No evangelho de S. João esta mulher, apanhada em adultério, está para ser julgada, para ser condenada por todos. Gera-se ali um movimento de condenação daquela mulher. Nós sabemos como são as lógicas de grupo, quando nós nos juntamos para condenar alguém não há remissão possível, porque vence esta lógica totalitária do juízo fácil que condena. E Jesus devolve a questão: “Quem de vós estiver sem pecado atire a primeira pedra.” Então, o que é que Jesus faz? Pede a cada um para fazer o exercício de entrar em si mesmo, entrar na sua própria vida, olhar para a sua própria condição, que é uma coisa que nós ignoramos tanto, ignoramos tanto.

Com facilidade julgamos os outros disto e daquilo, e esquecemos o que vai dentro de nós, aquela que é a nossa realidade vital. “Quem de vós estiver sem pecado atire a primeira pedra.” E eles, um a um, vão–se afastando, sem condenar a mulher. E Jesus pergunta à mulher: “Filha, ninguém te condenou? Também eu não te condeno. Vai e não tornes a pecar.” Esta é a palavra da misericórdia: “Vai, e não tornes a pecar.” Isto é, dar uma nova oportunidade, dar uma nova oportunidade. A vida de cada um de nós, a vida dos outros, que no fundo dependem de nós, da relação connosco, precisa muitas vezes disto, de uma nova oportunidade. E se nós, viciados no passado, feridos pelo passado, recusamos dar essa oportunidade aos outros, nós perdemos os outros e perdemo-nos a nós mesmos. E a nossa vida torna-se muito mais um cemitério, e a gestão das perdas e dos ferimentos e daquilo que não foi, e não rasgamos a nossa vida ao futuro de Deus. “Vai e não tornes a pecar.” Isto é, sente que a vida é de novo colocada nas tuas mãos.

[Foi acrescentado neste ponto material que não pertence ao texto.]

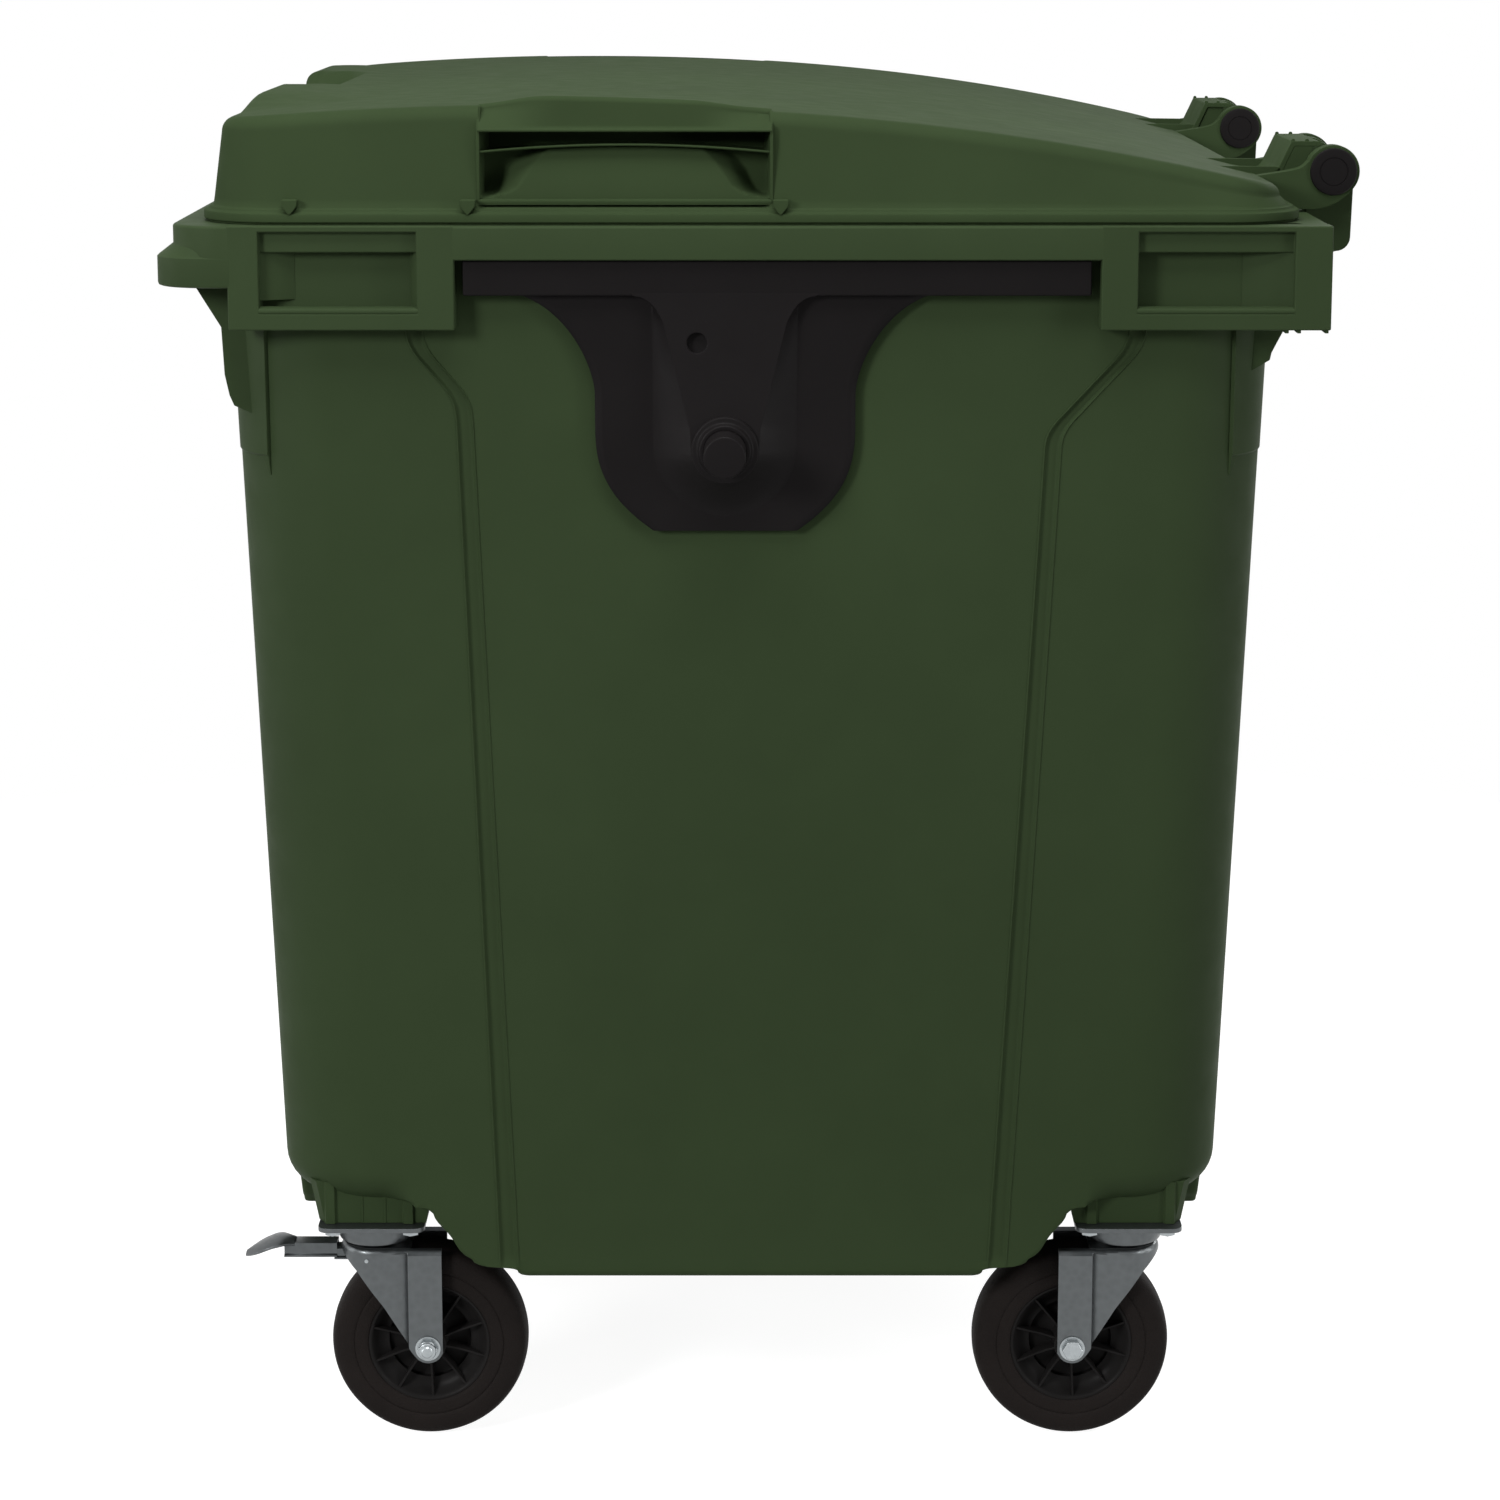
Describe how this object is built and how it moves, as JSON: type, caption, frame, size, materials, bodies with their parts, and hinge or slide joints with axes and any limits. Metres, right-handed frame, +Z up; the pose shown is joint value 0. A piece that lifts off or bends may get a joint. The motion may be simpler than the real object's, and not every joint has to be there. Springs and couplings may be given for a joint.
{
  "type": "wheeled waste container",
  "caption": "Large four-wheeled plastic waste container with a hinged flat lid, side lifting pins, a front comb bar and swivel casters, two of them braked.",
  "frame": {"origin": "middle of the container's box at floor level, between the four wheels", "axes": "+Z up, -Y towards the front with the comb lifting bar, +Y towards the lid hinges, +X towards the right side as seen by someone facing the front"},
  "size_m": [1.37, 1.159, 1.364],
  "materials": {
    "tub_green": "fine moulded texture",
    "lid_green": "fine moulded texture",
    "black_plastic": "moulded",
    "wheel_plastic": "moulded",
    "black_steel": "black coated",
    "zinc": "zinc plated",
    "steel": "bright",
    "tyre": "solid rubber"
  },
  "bodies": {
    "container": {"tub": "tub_green", "hinge_pin_right": "black_steel", "hinge_cap_right_outer": "black_plastic", "hinge_cap_right_inner": "black_plastic", "trunnion_plate_right": "black_plastic", "trunnion_pin_right": "black_steel", "trunnion_nut_right": "zinc", "trunnion_screw_right": "zinc", "hinge_pin_left": "black_steel", "hinge_cap_left_outer": "black_plastic", "hinge_cap_left_inner": "black_plastic", "trunnion_plate_left": "black_plastic", "trunnion_pin_left": "black_steel", "trunnion_nut_left": "zinc", "trunnion_screw_left": "zinc", "caster_plate_front_right": "zinc", "swivel_bearing_front_right": "steel", "king_pin_front_right": "steel", "caster_plate_front_left": "zinc", "swivel_bearing_front_left": "steel", "king_pin_front_left": "steel", "caster_plate_rear_right": "zinc", "swivel_bearing_rear_right": "steel", "king_pin_rear_right": "steel", "caster_plate_rear_left": "zinc", "swivel_bearing_rear_left": "steel", "king_pin_rear_left": "steel"},
    "lid": {"lid": "lid_green"},
    "drain_plug": {"drain_plug": "black_plastic"},
    "swivel_front_right": {"fork_front_right": "zinc", "axle_bush_front_right": "steel", "axle_bolt_front_right": "steel", "axle_nut_front_right": "steel", "brake_pin_front_right": "steel"},
    "wheel_front_right": {"wheel_centre_front_right": "wheel_plastic", "tyre_front_right": "tyre"},
    "pedal_front_right": {"brake_pedal_front_right": "zinc"},
    "swivel_front_left": {"fork_front_left": "zinc", "axle_bush_front_left": "steel", "axle_bolt_front_left": "steel", "axle_nut_front_left": "steel", "brake_pin_front_left": "steel"},
    "wheel_front_left": {"wheel_centre_front_left": "wheel_plastic", "tyre_front_left": "tyre"},
    "pedal_front_left": {"brake_pedal_front_left": "zinc"},
    "swivel_rear_right": {"fork_rear_right": "zinc", "axle_bush_rear_right": "steel", "axle_bolt_rear_right": "steel", "axle_nut_rear_right": "steel"},
    "wheel_rear_right": {"wheel_centre_rear_right": "wheel_plastic", "tyre_rear_right": "tyre"},
    "swivel_rear_left": {"fork_rear_left": "zinc", "axle_bush_rear_left": "steel", "axle_bolt_rear_left": "steel", "axle_nut_rear_left": "steel"},
    "wheel_rear_left": {"wheel_centre_rear_left": "wheel_plastic", "tyre_rear_left": "tyre"}
  },
  "joints": [
    {"name": "lid_hinge", "type": "hinge", "parent": "container", "child": "lid", "pos_m": [0, 0.55325, 1.2845], "axis": [-1, 0, 0], "range_deg": [0, 252]},
    {"name": "swivel_front_right", "type": "hinge", "parent": "container", "child": "swivel_front_right", "pos_m": [0.498, -0.39725, 0.238], "axis": [0, 0, 1], "continuous": true},
    {"name": "wheel_front_right", "type": "hinge", "parent": "swivel_front_right", "child": "wheel_front_right", "pos_m": [0.498, -0.34425, 0.1], "axis": [1, 0, 0], "continuous": true},
    {"name": "pedal_front_right", "type": "hinge", "parent": "swivel_front_right", "child": "pedal_front_right", "pos_m": [0.498, -0.40525, 0.1923], "axis": [1, 0, 0], "range_deg": [0, 7]},
    {"name": "swivel_front_left", "type": "hinge", "parent": "container", "child": "swivel_front_left", "pos_m": [-0.498, -0.39725, 0.238], "axis": [0, 0, 1], "continuous": true},
    {"name": "wheel_front_left", "type": "hinge", "parent": "swivel_front_left", "child": "wheel_front_left", "pos_m": [-0.498, -0.34425, 0.1], "axis": [1, 0, 0], "continuous": true},
    {"name": "pedal_front_left", "type": "hinge", "parent": "swivel_front_left", "child": "pedal_front_left", "pos_m": [-0.498, -0.40525, 0.1923], "axis": [1, 0, 0], "range_deg": [0, 7]},
    {"name": "swivel_rear_right", "type": "hinge", "parent": "container", "child": "swivel_rear_right", "pos_m": [0.498, 0.36275, 0.238], "axis": [0, 0, 1], "continuous": true},
    {"name": "wheel_rear_right", "type": "hinge", "parent": "swivel_rear_right", "child": "wheel_rear_right", "pos_m": [0.498, 0.30975, 0.1], "axis": [1, 0, 0], "continuous": true},
    {"name": "swivel_rear_left", "type": "hinge", "parent": "container", "child": "swivel_rear_left", "pos_m": [-0.498, 0.36275, 0.238], "axis": [0, 0, 1], "continuous": true},
    {"name": "wheel_rear_left", "type": "hinge", "parent": "swivel_rear_left", "child": "wheel_rear_left", "pos_m": [-0.498, 0.30975, 0.1], "axis": [1, 0, 0], "continuous": true},
    {"name": "drain_plug_slide", "type": "slide", "parent": "container", "child": "drain_plug", "axis": [0, 0, -1], "range_m": [0, 0.025]}
  ]
}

Queridos irmãos e irmãs, nós temos muitas vezes de esvaziar as nossas mãos, esvaziar o nosso coração para que a vida os torne a encher. Às vezes, o que trazemos são queixas, são ressentimentos. Uma vida mal-amada é o peso insustentável do que não aconteceu, do que não foi. Deixemos, deixemos, deixemos. Façamos realmente esta conversão, esta transformação que é uma abertura de coração. Quer dizer, fujamos à tentação de julgar, à tentação de condenar. Mas procuremos a oportunidade, procuremos o começar de novo. E, dentro de nós próprios, procuremos o esquecimento.

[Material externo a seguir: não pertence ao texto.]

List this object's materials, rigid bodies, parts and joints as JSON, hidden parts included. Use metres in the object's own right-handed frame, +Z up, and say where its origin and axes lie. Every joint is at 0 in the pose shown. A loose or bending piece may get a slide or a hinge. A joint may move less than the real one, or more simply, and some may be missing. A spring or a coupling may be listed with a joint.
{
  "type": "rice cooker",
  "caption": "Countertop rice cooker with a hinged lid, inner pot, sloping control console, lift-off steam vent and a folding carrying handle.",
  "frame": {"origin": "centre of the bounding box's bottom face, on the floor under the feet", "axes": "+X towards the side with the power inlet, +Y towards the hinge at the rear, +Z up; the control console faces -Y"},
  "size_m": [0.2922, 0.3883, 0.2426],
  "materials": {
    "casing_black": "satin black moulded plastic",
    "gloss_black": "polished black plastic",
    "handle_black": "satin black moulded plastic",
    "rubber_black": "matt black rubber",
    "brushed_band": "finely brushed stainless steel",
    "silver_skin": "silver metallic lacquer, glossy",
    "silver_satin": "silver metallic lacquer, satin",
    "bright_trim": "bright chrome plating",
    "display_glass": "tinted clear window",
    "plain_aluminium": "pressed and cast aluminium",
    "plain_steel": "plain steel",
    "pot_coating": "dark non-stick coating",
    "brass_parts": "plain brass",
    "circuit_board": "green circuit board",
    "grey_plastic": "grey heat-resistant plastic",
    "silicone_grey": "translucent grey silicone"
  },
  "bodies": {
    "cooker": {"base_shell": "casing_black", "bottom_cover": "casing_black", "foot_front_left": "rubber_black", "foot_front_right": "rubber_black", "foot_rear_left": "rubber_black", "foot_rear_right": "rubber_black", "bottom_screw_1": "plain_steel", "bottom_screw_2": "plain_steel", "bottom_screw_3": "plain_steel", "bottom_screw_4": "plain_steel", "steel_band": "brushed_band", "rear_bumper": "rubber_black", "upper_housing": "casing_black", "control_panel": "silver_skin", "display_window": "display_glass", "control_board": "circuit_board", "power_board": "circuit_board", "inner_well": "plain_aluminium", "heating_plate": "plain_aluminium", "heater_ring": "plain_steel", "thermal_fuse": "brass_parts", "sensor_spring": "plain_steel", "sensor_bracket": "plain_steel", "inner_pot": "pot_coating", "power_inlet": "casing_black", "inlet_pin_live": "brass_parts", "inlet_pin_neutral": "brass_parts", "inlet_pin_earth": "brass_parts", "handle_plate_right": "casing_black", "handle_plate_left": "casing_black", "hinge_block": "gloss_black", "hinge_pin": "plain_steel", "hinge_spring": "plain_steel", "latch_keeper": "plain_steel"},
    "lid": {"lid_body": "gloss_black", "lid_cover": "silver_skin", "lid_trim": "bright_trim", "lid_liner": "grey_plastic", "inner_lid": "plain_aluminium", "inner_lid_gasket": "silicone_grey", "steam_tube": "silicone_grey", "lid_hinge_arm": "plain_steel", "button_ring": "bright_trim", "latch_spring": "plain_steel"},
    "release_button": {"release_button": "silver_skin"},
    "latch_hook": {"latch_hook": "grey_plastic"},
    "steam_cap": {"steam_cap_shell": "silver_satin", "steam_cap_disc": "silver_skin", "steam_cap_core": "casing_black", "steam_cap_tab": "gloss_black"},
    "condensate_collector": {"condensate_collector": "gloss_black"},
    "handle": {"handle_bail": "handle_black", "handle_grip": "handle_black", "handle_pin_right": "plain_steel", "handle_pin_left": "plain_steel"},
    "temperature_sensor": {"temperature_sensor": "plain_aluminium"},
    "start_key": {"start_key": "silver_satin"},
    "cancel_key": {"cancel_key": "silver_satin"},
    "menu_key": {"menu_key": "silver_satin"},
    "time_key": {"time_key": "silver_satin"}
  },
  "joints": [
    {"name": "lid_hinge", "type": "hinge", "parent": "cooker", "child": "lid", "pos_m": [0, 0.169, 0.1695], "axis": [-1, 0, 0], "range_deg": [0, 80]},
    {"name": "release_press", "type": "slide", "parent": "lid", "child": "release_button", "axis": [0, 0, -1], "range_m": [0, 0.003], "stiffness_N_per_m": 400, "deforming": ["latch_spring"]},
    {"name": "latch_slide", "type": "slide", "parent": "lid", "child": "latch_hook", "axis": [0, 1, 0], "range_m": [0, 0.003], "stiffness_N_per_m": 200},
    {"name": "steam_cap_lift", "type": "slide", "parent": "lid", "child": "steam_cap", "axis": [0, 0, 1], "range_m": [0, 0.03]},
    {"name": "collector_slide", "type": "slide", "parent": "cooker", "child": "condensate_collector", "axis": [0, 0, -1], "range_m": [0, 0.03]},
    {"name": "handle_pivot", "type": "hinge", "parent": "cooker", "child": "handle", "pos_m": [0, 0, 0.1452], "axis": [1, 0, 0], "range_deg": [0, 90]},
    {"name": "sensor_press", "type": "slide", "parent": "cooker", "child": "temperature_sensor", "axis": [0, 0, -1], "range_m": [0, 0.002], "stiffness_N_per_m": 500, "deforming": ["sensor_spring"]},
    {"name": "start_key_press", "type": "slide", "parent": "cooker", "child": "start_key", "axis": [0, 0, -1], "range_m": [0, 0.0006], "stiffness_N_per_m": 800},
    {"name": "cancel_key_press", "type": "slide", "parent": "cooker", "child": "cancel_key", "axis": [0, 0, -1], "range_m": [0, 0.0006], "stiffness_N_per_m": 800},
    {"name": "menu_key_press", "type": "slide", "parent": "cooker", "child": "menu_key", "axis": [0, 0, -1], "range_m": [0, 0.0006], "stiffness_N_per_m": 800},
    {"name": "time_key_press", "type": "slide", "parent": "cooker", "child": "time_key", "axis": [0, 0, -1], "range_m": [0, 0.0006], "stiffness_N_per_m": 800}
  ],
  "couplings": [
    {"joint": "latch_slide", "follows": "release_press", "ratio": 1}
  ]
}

Nós sabemos que, em relação ao perdão, muitas vezes o esquecimento é impossível, nós não conseguimos esquecer. Até porque são feridas tão grandes, realidades tão grandes que mesmo que nós quiséssemos não conseguíamos esquecer. O perdão não é esquecer, mas o perdão ajuda a esquecer. O perdão é acreditar que a lógica do amor é superior à lógica da violência, a lógica da resposta. É dar ao outro não o que ele merece mas aquilo que está no coração de Deus, é acreditar no amor em si, ponto final. É acreditar no valor da reconciliação em si mesma, ponto final. E depois, viver assim, viver assim. E aos poucos, quando nós vivemos dessa maneira, nós percebemos que já estamos livres, já estamos desprendidos. Isto é, não estamos ainda agarrados a um passado, a discutir, a dialogar com uma coisa que aconteceu há vinte anos e nós ainda estamos a discutir com isso. Ou que aconteceu há setenta anos, e ainda estamos presos àquilo. E perdemos o hoje, perdemos o aqui e o agora, perdemos a oportunidade da graça que nos é dada, que nos é dada.

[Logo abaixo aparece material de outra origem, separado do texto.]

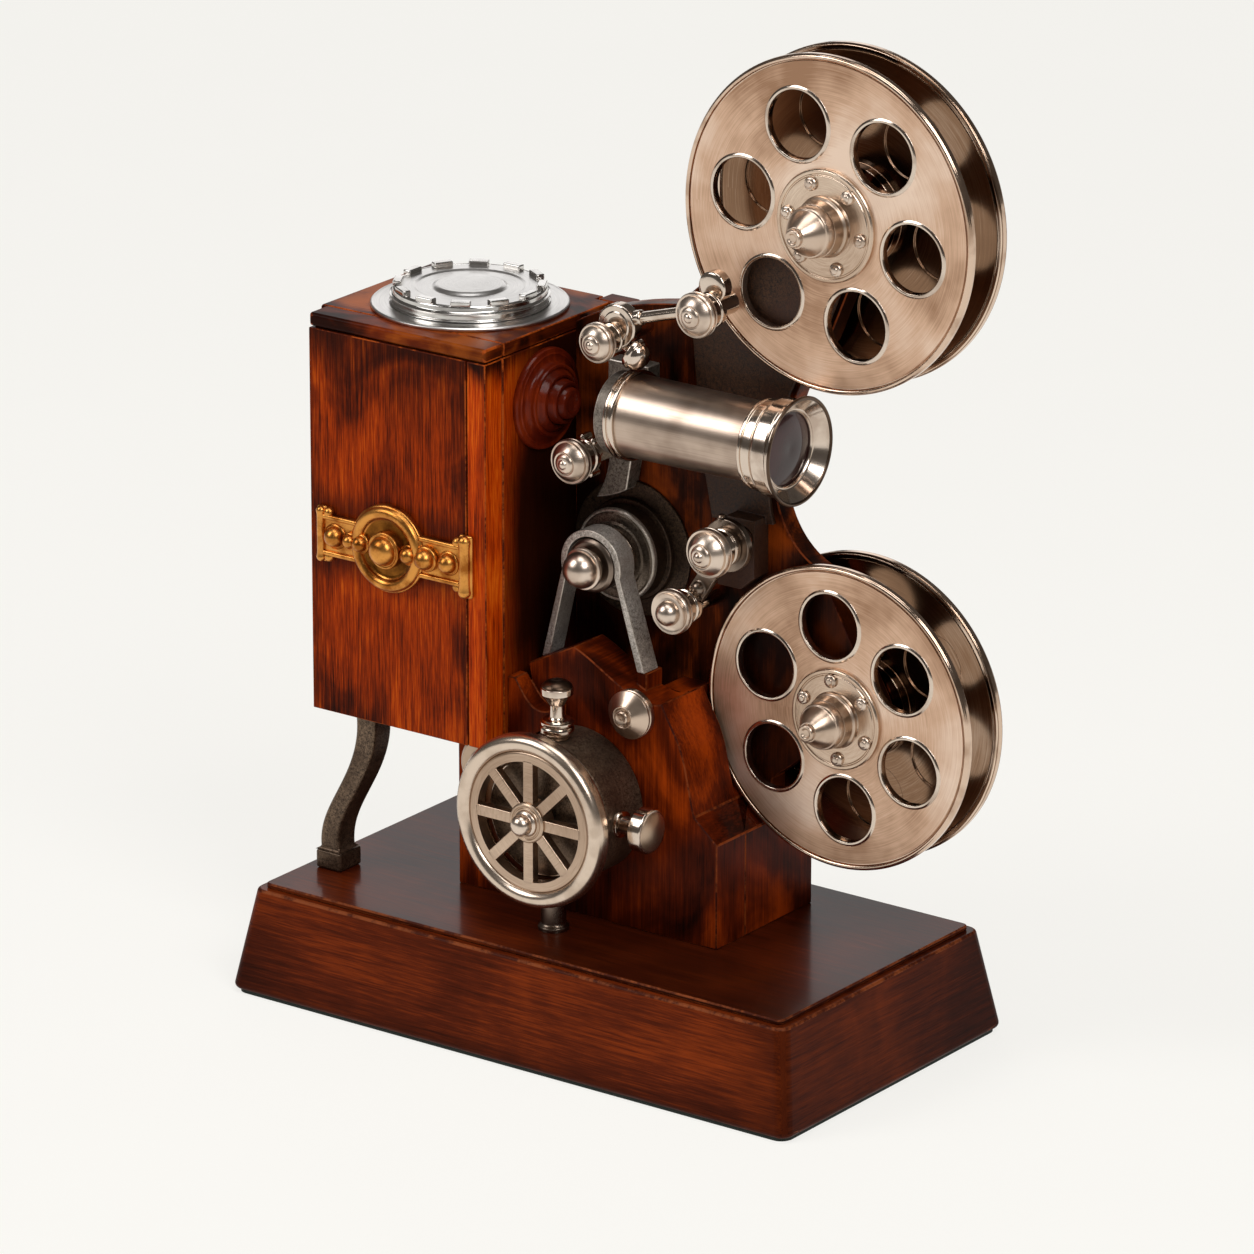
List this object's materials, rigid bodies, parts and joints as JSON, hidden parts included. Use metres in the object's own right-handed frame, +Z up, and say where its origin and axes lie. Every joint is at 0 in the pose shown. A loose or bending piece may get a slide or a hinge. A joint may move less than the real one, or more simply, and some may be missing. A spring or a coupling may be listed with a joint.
{
  "type": "projector music box",
  "caption": "Hand-cranked music box shaped as an old cine projector, with a lamp house, lens and two turning reels on a sloped base.",
  "frame": {"origin": "centre of the base's underside, where it rests", "axes": "+Z up, +X along the base towards the lens, -Y is the front with the hand wheel"},
  "size_m": [0.1695, 0.0858, 0.2316],
  "materials": {
    "mahogany": "dark red-brown stained wood under satin lacquer",
    "lamp_wood": "orange-brown stained wood with burnt edges under gloss lacquer",
    "nickel": "warm brushed nickel plate",
    "bright_nickel": "polished nickel plate",
    "iron": "dark speckled cast iron",
    "leg_iron": "olive-brown patinated iron",
    "brass": "antiqued brass",
    "glass": "dark coated lens glass",
    "felt": "dark green-black felt",
    "belt": "round black rubber belt",
    "steel": "plain steel"
  },
  "bodies": {
    "root": {"arm_face_plate": "iron", "base_felt": "felt", "base_plinth": "mahogany", "base_screws": "steel", "base_top": "mahogany", "body_plate": "mahogany", "brass_ornament": "brass", "brass_studs": "brass", "centre_ball": "bright_nickel", "centre_drum": "iron", "chimney_cap": "bright_nickel", "chimney_flange": "bright_nickel", "condenser_boss": "lamp_wood", "drive_belts": "belt", "drum_housing": "iron", "drum_knobs": "bright_nickel", "drum_post": "nickel", "drum_strap": "iron", "idler_stud": "steel", "lamp_house_box": "lamp_wood", "lamp_house_front": "lamp_wood", "lens_barrel": "nickel", "lens_bracket": "iron", "lens_flare": "bright_nickel", "lens_glass": "glass", "lens_rear_ring": "bright_nickel", "lid_board": "lamp_wood", "lid_cleats": "lamp_wood", "lower_guide_rollers": "bright_nickel", "movement_frame": "brass", "music_comb": "steel", "pedestal_box": "mahogany", "pedestal_front": "mahogany", "pedestal_knobs": "nickel", "reel_bushes": "brass", "roller_link": "nickel", "side_guide_roller": "bright_nickel", "support_leg": "leg_iron", "tie_rod": "nickel", "upper_guide_rollers": "bright_nickel"},
    "crank": {"hand_wheel": "bright_nickel", "hand_wheel_cap": "bright_nickel", "crank_shaft": "steel", "crank_pulley": "brass"},
    "cylinder": {"music_cylinder": "brass"},
    "idler": {"idler_pulley": "brass"},
    "upper_reel": {"upper_reel_front_flange": "nickel", "upper_reel_rear_flange": "nickel", "upper_reel_axle": "steel", "upper_reel_hub_disc": "nickel", "upper_reel_hub_cone": "bright_nickel", "upper_reel_hub_screws": "bright_nickel", "upper_reel_pulley": "brass"},
    "lower_reel": {"lower_reel_front_flange": "nickel", "lower_reel_rear_flange": "nickel", "lower_reel_axle": "steel", "lower_reel_hub_disc": "nickel", "lower_reel_hub_cone": "bright_nickel", "lower_reel_hub_screws": "bright_nickel", "lower_reel_pulley": "brass"}
  },
  "joints": [
    {"name": "hand_wheel_turn", "type": "hinge", "parent": "root", "child": "crank", "pos_m": [-0.0012, -0.0297, 0.0545], "axis": [0, 1, 0], "continuous": true},
    {"name": "cylinder_turn", "type": "hinge", "parent": "root", "child": "cylinder", "pos_m": [-0.0154, 0.005, 0.0455], "axis": [1, 0, 0], "continuous": true},
    {"name": "idler_turn", "type": "hinge", "parent": "root", "child": "idler", "pos_m": [0.006, 0.026, 0.148], "axis": [0, 1, 0], "continuous": true},
    {"name": "upper_reel_turn", "type": "hinge", "parent": "root", "child": "upper_reel", "pos_m": [0.0524, 0.0133, 0.1934], "axis": [0, 1, 0], "continuous": true},
    {"name": "lower_reel_turn", "type": "hinge", "parent": "root", "child": "lower_reel", "pos_m": [0.0563, 0.0133, 0.0804], "axis": [0, 1, 0], "continuous": true}
  ],
  "couplings": [
    {"joint": "cylinder_turn", "follows": "hand_wheel_turn", "ratio": 0.05},
    {"joint": "idler_turn", "follows": "hand_wheel_turn", "ratio": 0.67532},
    {"joint": "upper_reel_turn", "follows": "hand_wheel_turn", "ratio": 0.67532},
    {"joint": "lower_reel_turn", "follows": "hand_wheel_turn", "ratio": 0.67532}
  ]
}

“Vai e não tornes a pecar.” Que cada um de nós sinta esta palavra motivadora de Jesus na sua vida e cada um de nós possa dar esta palavra uns aos outros. Este é um exercício da misericórdia.

Queridos irmãs e irmãos, aquela visão maravilhosa do profeta Isaías que vê uma nova terra, que vê uma realidade transformada, que vê como é possível um reflorescimento, uma revitalização, seja de facto uma palavra para cada um de nós. O nosso coração não tem de ser um inverno gelado, cada vez mais gelado, impecavelmente um inverno. O nosso coração é chamado a um degelo e o degelo é a misericórdia. O fim do inverno e a chegada da primavera, isso é misericórdia. Aprendamos, trabalhemos o desprendimento interior, a liberdade interior.

O espírito dá-nos liberdade interior. E é muito difícil, é um ponto muito exigente da nossa vida esta liberdade interior, esta liberdade de coração. Penso que ela só vem num caminho espiritual quando nos colocamos na dependência de Deus, quando suspendemos o nosso juízo e entregamos tudo a Deus. Custa-te perdoar? Entrega a Deus, deixa ser Ele a gerir. Custa-te uma coisa do teu passado? Entrega a Deus, deixa ser Ele a gerir e não penses mais nisso. Custa-te uma relação com uma pessoa? Entrega a Deus, não penses mais nisso. É este entregar e este libertar-se, este desprender-se interiormente, que permite que a nossa vida passe a uma revitalização, passe a um começo, a um recomeço. E como precisamos disso neste tempo de quaresma, como precisamos da arte de recomeçar. Mesmo quando até a nossa vida parece que está toda bem, parece que tudo flui, parece que é só alegria, só louvor.

Todos nós precisamos de recomeçar, sempre, em alguns aspetos da nossa vida. Por isso, abramos o nosso coração com confiança ao Senhor, e como diz S. Paulo belas palavras na Carta aos Filipenses: ”Só penso numa coisa, esquecendo o que fica para trás, lançar-me para a frente, lançar-me para a frente. Continuar a correr para a meta em vista do prémio a que Deus, lá do alto, me chama em Cristo Jesus.” O nosso prémio não é daqui, não é daqui. Às vezes o nosso erro é querer ter já o prémio, o nosso prémio não é daqui, o nosso prémio é dado lá do alto, por Cristo Jesus.